PEC/Café: Então a tecnologia de torra também passa a ser um concorrente?


Mané Alves: Sim, e isto é possível por que existem técnicas de torra e moagem adequadas que conseguem retirar do café o seu melhor. O ideal seria que fosse comprado o melhor café do Brasil e fazer uma torra perfeita para este café. Sem truques. Hoje o preço é o fator mais limitante para isto, sobretudo pela valorização do real frente ao dólar.


PEC/Café: Assim, qual seria a melhor estratégia para o Brasil conquistar este mercado de cafés especiais?


Mané Alves: Já existem muitas coisas interessantes, como os concursos de qualidade e cursos de treinamento. Porém, o mais importante é ter provadores capacitados para atestar esta qualidade diferenciada.
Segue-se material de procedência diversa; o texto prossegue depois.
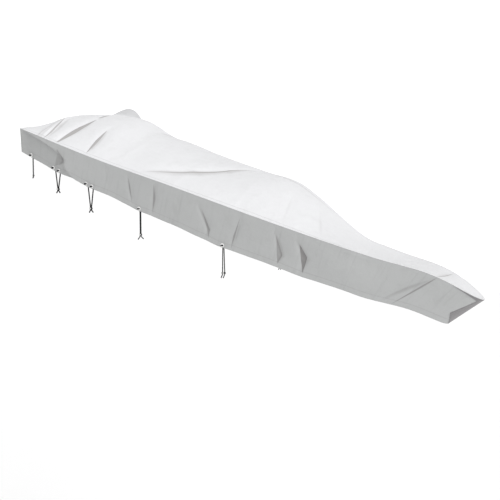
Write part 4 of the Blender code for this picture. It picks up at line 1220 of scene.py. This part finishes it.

É preciso aumentar o número de juízes credenciados internacionalmente, com parâmetros de calibração com cafés produzidos em outros países. Isto porque o provador brasileiro só prova o café do Brasil e ficando sem parâmetros de comparação. Hoje são cerca de 50 juízes brasileiros credenciados pela SCAA. Este número é pequeno quando se trata do maior produtor de café do mundo. Em breve, nós iremos trazer ao Brasil alguns juízes SCAA para visitarem as principais zonas produtoras para identificação de qualidades diferenciadas. Este é um trabalho importante para os países produtores.
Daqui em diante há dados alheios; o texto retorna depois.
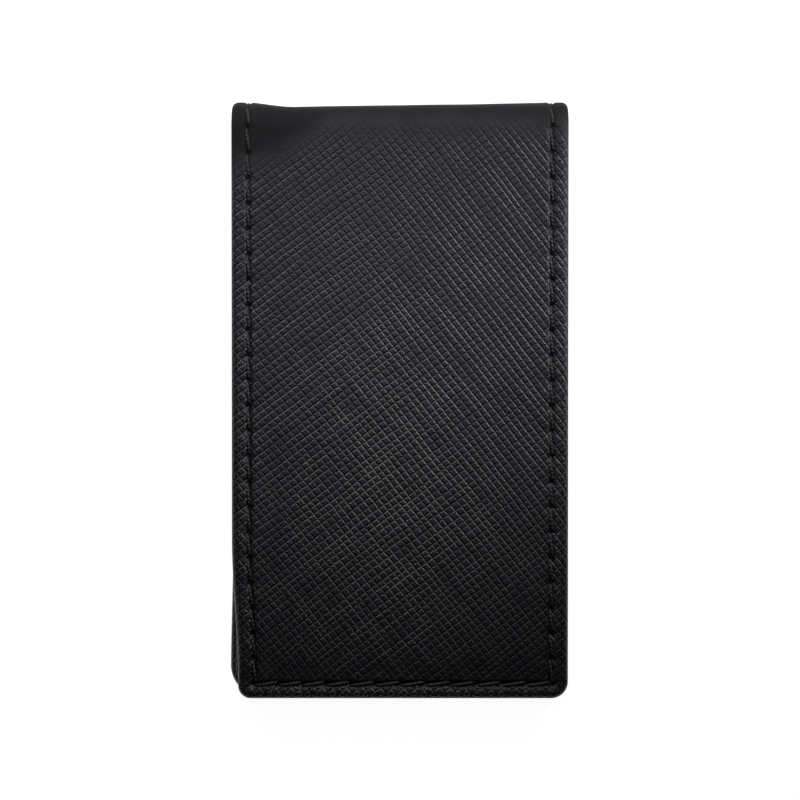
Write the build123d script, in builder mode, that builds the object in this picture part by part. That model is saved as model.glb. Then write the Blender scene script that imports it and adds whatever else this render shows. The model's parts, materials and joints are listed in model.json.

PEC/Café: Você acha que existem cafés excepcionais vendidos como comum?


Mané Alves: Acredito que tenha muito café excepcional sendo vendido misturado aos cafés commodities. O produtor deve separar o seu melhor café, nem que sejam apenas 10 sacas. O Brasil deve descobrir onde estão os seus melhores cafés, que deve estar aliado ao quesito de raridade que é fundamental no segmento de “specialty”.


PEC/Café: Se no futebol nossa briga é com a Argentina, em café nosso concorrente é a Colômbia. Como é a visão do mercado americano sobre estes dois países?


Mané Alves: São completamente diferentes. A diferença é que a Colômbia gasta cerca de 15 milhões de dólares anualmente para o marketing do café colombiano nos Estados Unidos. Para o consumidor americano, ele é o melhor café do mundo. A Colômbia tem propaganda e tem qualidade. O Brasil tem qualidade, mas não investe 15 milhões por ano para melhorar a sua imagem. Mas existe uma diferença entre o que o consumidor final pensa e o que o torrefador pensa. Entre as torrefadoras há lugar para os dois tipos de café. Neste setor a mudança já aconteceu.


PEC/Café: Os concursos de qualidade servem como uma vitrine?


Mané Alves: Sim, mas são um pouco frustrantes do ponto de vista do produtor. Isto porque em um ano você pode ter uma qualidade excepcional, mas não se repetir nos próximos anos.


PEC/Café: Quais seriam os passos para se alcançar um café de qualidade excepcional pela metodologia SCAA?


Mané Alves: O primeiro passo seria separar a safra por variedades. Depois separar “talhão”, sobretudo de altitudes diferentes. Não se pode misturar café a 1200 metros com cafés cultivados a 900 metros. Este café também deve ser provado na fazenda, de preferência, amostra “cega”. Mas este trabalho deve ser feito todos os anos, pois traz uma representação gráfica específica daquelas condições. Este ano, por exemplo, a amostra sensorial não seria representativa devido ao volume de chuvas. Ao invés do produtor identificar o café de melhor qualidade de sua propriedade e fazer as combinações certas, ele está preocupado com a variedade que vai produzir mais. Assim, se ele focalizar a quantidade vai ter um café commodity. Nada contra, pois existe um mercado para este tipo de café. Existe também um fator muito importante que é a sorte. Quer dizer, produzir em uma região adequada, receber a quantidade de água correta, ter boa altitude.


PEC/Café: Minas Gerais é um Estado privilegiado?


Mané Alves: Minas Gerais tem muitas regiões de qualidade. Mas lá fora este café na maioria das vezes chega apenas como café do Brasil (qualidade Santos). Quando falamos de zonas demarcadas, como Sul de Minas ou Cerrado, são canais de comercialização específicos que já conhecem a qualidade de determinada região.


PEC/Café: Que café Mané Alves toma?


Mané Alves: Depende do período do dia. Pela manhã, sempre tomo um esspresso e, assim, certamente terá de 50 a 60% de café do Brasil. Na parte da tarde tomo café de filtro e, neste segmento, existe apenas uma marca de café do Brasil, com variações de região. No ano passado este café era do Cerrado de Minas, mas varia de ano para ano.


PEC/Café: A indústria americana é sensível à certificação?


Mané Alves: Se estamos falando das cinco grandes companhias dos Estados Unidos, eles têm cafés certificados, principalmente Fair Trade e Rainforest. O consumidor identifica apenas como o símbolo preto e branco (Fair Trade) ou da ranzinha (Rainforest). Para mim a certificação mais importante é a orgânica. O consumidor americano está cada vez mais preocupado com a alimentação. Neste ponto, acredito que o café orgânico tenha muito potencial de crescimento. As informações partem do Pólo de Excelência do Café.